21C’est parce que la langue ne cesse de se transformer par « emprunt » et « imitation » qu’elle n’est jamais identique à elle-même dans chaque situation langagière et échappe dans sa totalité à la maîtrise de son locuteur. Ce point de vue sur la langue suffit à détruire, selon Mauthner, la « croyance » en un caractère « propre » et « personnel » de la langue maternelle, même si « l’amour de la langue maternelle » demeure « l’un de nos sentiments les plus beaux et les plus forts ».
« […] ich habe durch den Hinweis auf die Macht der Entlehnung und der Nachahmung den Glauben an die Eigenheit, an die Persönlichkeit der Muttersprache zu zerstören gesucht, habe aber dennoch die Liebe zur Muttersprache als eines unserer stärksten und schönsten Gefühle gepriesen » (W2 : 526)

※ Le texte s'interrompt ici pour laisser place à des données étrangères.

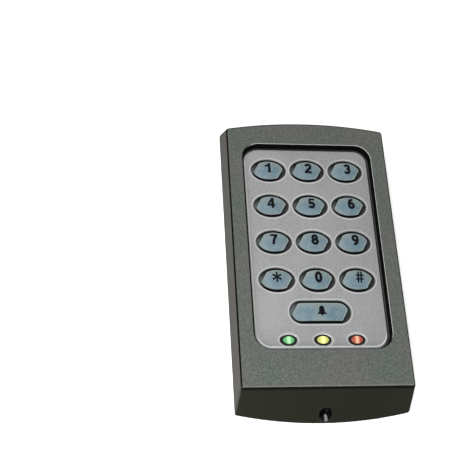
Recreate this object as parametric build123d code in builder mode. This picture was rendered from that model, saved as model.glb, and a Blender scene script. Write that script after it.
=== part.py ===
from build123d import *
import math
import os

os.makedirs("parts", exist_ok=True)

# Alarm keypad panel, lying on its back: Z up out of the front, Y towards the top edge, X to the right.
# The origin is the centre of the back face. All sizes are in millimetres.

# ---- cover, outside ----
panel_length = 143.0  # over the two bowed ends, at the back edge
panel_width = 76.0  # at the back edge
panel_depth = 16.2
rim_height = 1.2  # upright rim all round the back edge
side_draft = 0.9  # each side leans in by this at the front
top_lean = 5.5  # the top end leans in by this at the front
top_bow = 3.4  # rise of the bowed top edge
chin_run = 11.5  # the sloped lower end, from the crease to the back edge at the middle
chin_bow = 4.1  # rise of the bowed lower edge at the back
top_corner_radius = 1.5
chin_corner_radius = 0.9
front_edge_radius = 0.7
cover_wall = 2.2
front_wall = 2.0
cover_wall_gap = 0.4  # the cover's rim stops short of the mounting wall

# ---- window and fascia ----
window_width = 60.0
window_length = 98.6
window_radius = 7.5
window_draft = 0.3
window_edge_radius = 0.35
window_top_margin = 11.0  # from the bowed top edge of the front, at the middle
window_wall = 1.6
recess = 3.4  # front of the cover to the face of the fascia
seal_thickness = 0.5
seal_gap = 0.05  # seal to the raised face of the fascia
fascia_thickness = 2.0
fascia_step = 1.0  # the fascia's face stands above its hidden border by this
fascia_gap = 0.95  # all round, from the window's front edge to the fascia's raised face
fascia_bevel = 0.55
fascia_overlap = 2.0  # reach of the fascia behind the cover, each side
peg_radius = 1.0
peg_edge = 1.7  # peg axis to the window's side
peg_span = 70.0

# ---- keys ----
columns = 3
rows = 4
column_pitch = 18.0
row_pitch = 18.0
first_row = 12.15  # window's top edge to the middle of the first row
bell_drop = 14.9  # last row to the bell key
key_hole_width = 15.9
key_hole_length = 11.2
bell_hole_width = 26.9
bell_hole_length = 10.3
hole_bevel = 0.25
key_gap = 0.85
key_rise = 0.4  # crown of the key above the fascia
key_crown_radius = 45.0
bell_crown_radius = 140.0
key_round = 0.6
key_end_angle = 30.0  # the two slanted end cuts lean from Y by this
key_end_cut = 1.4  # each end cut crosses the key's middle line this far inside the hole
key_corner_radius = 1.0
key_travel = 1.2
flange_reach = 0.65
flange_thickness = 0.8
rest_gap = 0.05  # flange to the back of the fascia
plunger_radius = 2.0
plunger_length = 0.4
dome_gap = 0.1  # plunger to dome with the key fully down

# ---- indicator lights ----
light_count = 3
light_margin = 2.5  # edge of the light holes to the window's lower edge
light_pitch = 14.9
light_hole_width = 7.6
light_hole_length = 4.9
light_bevel = 0.15
ring_gap = 0.1  # black collar to the edge of its hole
lens_width = 5.2
lens_length = 3.4
lens_gap = 0.05
lens_rise = 0.3
lens_flange = 0.7
lens_flange_thickness = 0.8
lens_round = 0.5
holder_thickness = 1.1
holder_length = 8.6
holder_margin = 6.0

# ---- base ----
base_plate = 2.0
base_gap = 0.3  # base to the inside of the cover
tray_wall = 1.5
wall_hole_radius = 2.2
wall_hole_span_x = 54.0
wall_hole_edge = 10.5  # wall-screw holes in from each end of the panel
cable_hole_radius = 6.0
cable_hole_x = 20.0
cable_hole_drop = 9.0  # below the window's lower edge
post_radius = 2.6
rest_size = 4.0  # plain rest under the tongue of the board

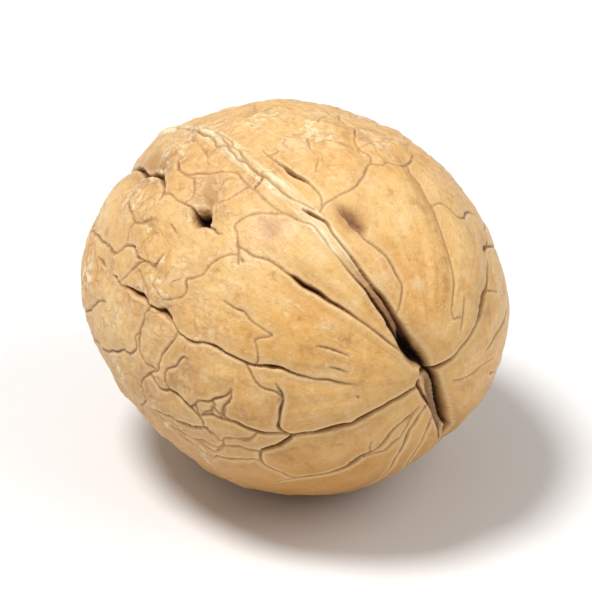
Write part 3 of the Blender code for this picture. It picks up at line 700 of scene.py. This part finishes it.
def traced(points):
    """A smooth line through a crease's points: its places on the bare shell and its depths."""
    rows = np.array(points, dtype=float)
    rows = np.vstack([2 * rows[0] - rows[1], rows, 2 * rows[-1] - rows[-2]])
    line = []
    for first, second, third, fourth in zip(rows, rows[1:], rows[2:], rows[3:]):
        for step in range(LINE_STEPS):
            t = step / LINE_STEPS
            line.append(
                0.5
                * (
                    2 * second
                    + (third - first) * t
                    + (2 * first - 5 * second + 4 * third - fourth) * t ** 2
                    + (3 * second - first - 3 * third + fourth) * t ** 3
                )
            )
    line.append(rows[-2])
    line = np.array(line)
    places = directions(line[:, 0], line[:, 1]) * half_lengths()
    return places, np.maximum(line[:, 2], 0.0) * TENTH


def on_bare_shell(places):
    """Places moved along the line from the centre to the nut's bare form."""
    units = places / half_lengths()
    return units / np.linalg.norm(units, axis=1)[:, None] * half_lengths()


def degrees_from_stem(places):
    """The angle from the stem end of places on the bare shell."""
    return np.degrees(np.arccos(np.clip(places[:, 0] * 2.0 / LENGTH, -1.0, 1.0)))


def crease_lines(wander):
    """Every crease as places on the bare shell, a little crinkled, and depths."""
    lines = []
    for points in list(CREASES.values()) + far_net():
        places, depths = traced(points)
        crinkled = smooth_step(CRINKLE_START_DEG, CRINKLE_FULL_DEG, degrees_from_stem(places))
        reach = wander * (CALM_WANDER + (1.0 - CALM_WANDER) * crinkled)
        bends = np.column_stack([noise_at(places, WANDER_SIZE, seed) for seed in WANDER_SEEDS])
        lines.append((on_bare_shell(places + reach[:, None] * bends), depths))
    owners = np.repeat(np.arange(len(lines)), [len(places) for places, _ in lines])
    every_place = kdtree.KDTree(len(owners))
    for number, place in enumerate(np.vstack([places for places, _ in lines])):
        every_place.insert(place, number)
    every_place.balance()
    return [joined(*line, every_place, owners != number) for number, line in enumerate(lines)]


def joined(places, depths, every_place, other):
    """A crease whose ends run on to the creases that they almost touch, or run out where they are free."""
    along = np.concatenate([[0.0], np.cumsum(np.linalg.norm(np.diff(places, axis=0), axis=1))])
    moved = places.copy()
    share = np.ones(len(places))
    for end, from_end in ((0, along), (-1, along[-1] - along)):
        foot, _, gap = every_place.find(places[end], filter=lambda number: other[number])
        if gap < JOIN_REACH:
            pull = np.clip(1.0 - from_end / JOIN_FADE, 0.0, 1.0)
            moved += pull[:, None] * (np.array(foot) - places[end])
        else:
            share = np.minimum(share, END_LEAST + (1.0 - END_LEAST) * from_end / END_REACH)
    return on_bare_shell(moved), depths * share


def short_runs(lines):
    """Every line's places and heights, cut into short runs that share their end points."""
    for places, heights in lines:
        for start in range(0, len(places) - 1, RUN_STEPS):
            end = start + RUN_STEPS + 1
            yield places[start:end], heights[start:end]


def nearest_on_line(points, places, depths):
    """For each point, its distance to the line, the line's depth there and its nearest place."""
    starts = places[:-1]
    spans = places[1:] - starts
    lengths = (spans ** 2).sum(axis=1)
    offsets = points[:, None, :] - starts[None, :, :]
    along = np.clip((offsets * spans).sum(axis=2) / lengths, 0.0, 1.0)
    gaps = np.linalg.norm(offsets - along[:, :, None] * spans, axis=2)
    best = gaps.argmin(axis=1)
    rows = np.arange(len(points))
    share = along[rows, best]
    depth = depths[best] * (1.0 - share) + depths[best + 1] * share
    foot = starts[best] + share[:, None] * spans[best]
    return gaps[rows, best], depth, foot


def close_to(points, places, reach):
    """Which points lie within reach of the ball round a line."""
    middle = (places.min(axis=0) + places.max(axis=0)) / 2.0
    radius = np.linalg.norm(places - middle, axis=1).max() + reach
    return np.flatnonzero(((points - middle) ** 2).sum(axis=1) < radius ** 2)


def smooth_step(low, high, value):
    """0 below low, 1 above high, and an even change between."""
    share = np.clip((value - low) / (high - low), 0.0, 1.0)
    return share * share * (3.0 - 2.0 * share)


def noise_at(points, size, seed=0.0):
    """Blender's own noise, from -1 to 1, at each point, with lumps of the given size."""
    shift = Vector((seed, -seed, 0.5 * seed))
    return np.array([noise.noise(Vector(point) / size + shift) for point in points])


def carved(points, lines, settings):
    """Depth of the creases and their shoulders, height of their lips, and their marks, at each point."""
    valley = np.zeros(len(points))
    shoulder = np.zeros(len(points))
    lip = np.zeros(len(points))
    line = np.zeros(len(points))
    for places, depths in short_runs(lines):
        near = close_to(points, places, SHOULDER_REACH)
        if not len(near):
            continue
        gap, depth, _ = nearest_on_line(points[near], places, depths)
        core = depth * (CORE_LEAST + (1.0 - CORE_LEAST) * smooth_step(CORE_FROM, CORE_FULL, depth))
        width = settings.crease_half_width + settings.crease_widening * core
        width += PIT_WIDENING * np.maximum(core - PIT_DEPTH, 0.0)
        valley[near] = np.maximum(valley[near], core * np.exp(-((gap / width) ** 2)))
        strength = LINE_LEAST + (1.0 - LINE_LEAST) * np.clip(depth / LINE_FULL_DEPTH, 0.0, 1.0)
        strength *= np.clip(depth / FAINT_DEPTH, 0.0, 1.0)
        soft = SHOULDER_SHARE * depth * np.exp(-((gap / SHOULDER_RADIUS) ** 2))
        pillow = settings.pillow_height * np.clip(depth / PILLOW_DEPTH, 0.0, 1.0)
        soft += pillow * np.exp(-gap / PILLOW_RADIUS)
        shoulder[near] = np.maximum(shoulder[near], soft)
        rim = np.minimum(depth, LIP_MOST) * np.exp(-(((gap - LIP_PLACE * width) / LIP_WIDTH) ** 2))
        lip[near] = np.maximum(lip[near], rim)
        mark = strength * np.clip(1.0 - gap / (LINE_REACH * width), 0.0, 1.0)
        line[near] = np.maximum(line[near], mark)
    return valley, shoulder, lip, line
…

- 20 Mauthner considère le signe linguistique comme un signe commémoratif (Erinnerungszeichen) en se ré (...)
- 21 « L’idiome, au contraire de la langue, désigne le langage comme communauté à laquelle ne correspon (...)
22Mauthner cherche sans doute moins à éliminer l’idée de langue maternelle qu’à en corriger l’image : lieu d’une construction identitaire ouverte et de l’élaboration d’un style, la langue maternelle n’est pas appropriable par un individu, et pourtant elle exprime tout son être et son rapport à l’altérité. Chaque usage de langue, fait de traces mémorielles20 que sont les mots et les signes, n’existe que dans et par une circulation au sein d’une communauté, d’un environnement plus ou moins vaste, que Mauthner décline de manière nominaliste selon les possibles degrés de généralité du groupe social ou humain (W1 : 16). La langue est littéralement vernaculaire, entièrement constituée par cette circulation au sein d’un groupe humain dont elle n’est que l’« horizon », et jamais le bien propre. Pour Mauthner, seuls les parlers individuels (Individualsprachen) ont une réalité (W1 :16), à condition de les comprendre d’emblée comme des idiomes, c’est-à-dire des situations langagières partagées qui ne sauraient pourtant définir, sans intervention politique extérieure, les contours d’une communauté nationale21. Car la langue, irréductiblement singulière au moment où elle se manifeste comme parole, n’est jamais le produit d’un sujet, alors même que chaque locuteur a l’illusion de parler d’une manière personnelle, d’être le maître de sa propre parole.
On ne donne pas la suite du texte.